研修では、EQ行動特性検査(EQI)で自身の行動傾向を可視化し、多数のワークから課題解決に向けた行動変容のヒントを習得、具体的な行動目標を策定・実行します。
メンタルタフネス度向上研修/無自覚ハラスメント防止トレーニング研修
また、全従業員向けの研修を実施することも有効です。「メンタルタフネス度向上研修」では、自分の「考え方のクセ」を振り返り、コミュニケーションの場面で困難に直面した時にも前向きに対処できるスキルの習得を目指します。 (メンタルタフネス:困難に直面しても、悪い感情に振り回されずに前向きに対処できる能力)

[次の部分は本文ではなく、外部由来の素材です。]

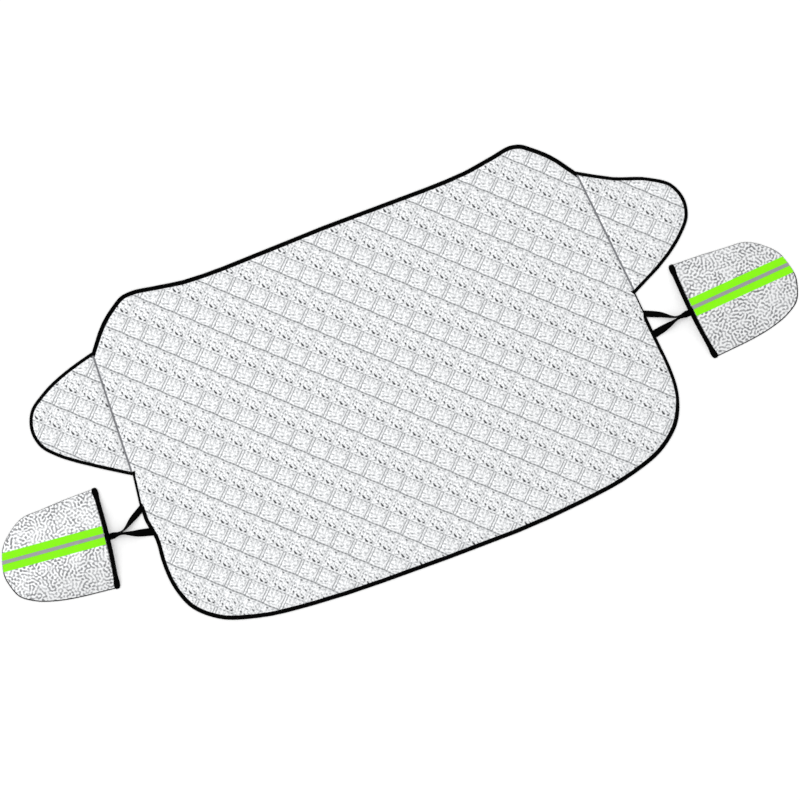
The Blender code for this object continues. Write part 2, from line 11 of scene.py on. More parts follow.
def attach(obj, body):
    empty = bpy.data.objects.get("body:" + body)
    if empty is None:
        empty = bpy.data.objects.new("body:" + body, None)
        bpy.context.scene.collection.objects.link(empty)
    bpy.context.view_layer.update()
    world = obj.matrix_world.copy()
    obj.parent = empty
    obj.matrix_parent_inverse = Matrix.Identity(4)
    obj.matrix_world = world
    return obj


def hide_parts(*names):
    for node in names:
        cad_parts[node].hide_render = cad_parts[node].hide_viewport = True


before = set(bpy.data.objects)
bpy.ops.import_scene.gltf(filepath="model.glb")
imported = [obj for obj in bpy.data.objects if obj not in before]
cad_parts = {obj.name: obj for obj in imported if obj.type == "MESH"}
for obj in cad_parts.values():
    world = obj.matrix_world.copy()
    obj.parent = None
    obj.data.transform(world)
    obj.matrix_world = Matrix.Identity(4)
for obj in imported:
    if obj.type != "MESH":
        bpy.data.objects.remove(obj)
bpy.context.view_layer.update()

「無自覚ハラスメント防止トレーニング研修」は、無自覚の偏見(アンコンシャス・バイアス)についての理解を深める研修です。誰もが持っている偏見や固定観念が、気づかぬうちにハラスメント行為に繋がっている可能性を理解します。無自覚の偏見に気づきやすくするコツや、共感力を高める方法を体感的に学び、コミュニケーションエラーの防止に役立てます。
アドバンテッジpdCa(ピディカ)
「アドバンテッジ pdCa(ピディカ)」は、組織課題を見える化し改善を促進するパルスサーベイです。短期的かつ高精度な現状把握により、コミュニケーションエラーの要因となりうる課題の発見が可能です。
心理的安全性を高めエラーが起こりにくい職場へ
コミュニケーションエラーは、情報の伝え手と受け取り手の思い込みや、コミュニケーション自体が不十分であるために起きてしまいます。伝達時のルールを設ける、具体的な説明をするなど、個々の伝達シーンでエラー防止を図ることも重要ですが、組織全体のコミュニケーションに問題がないか、チームの環境に目を向けることも大切です。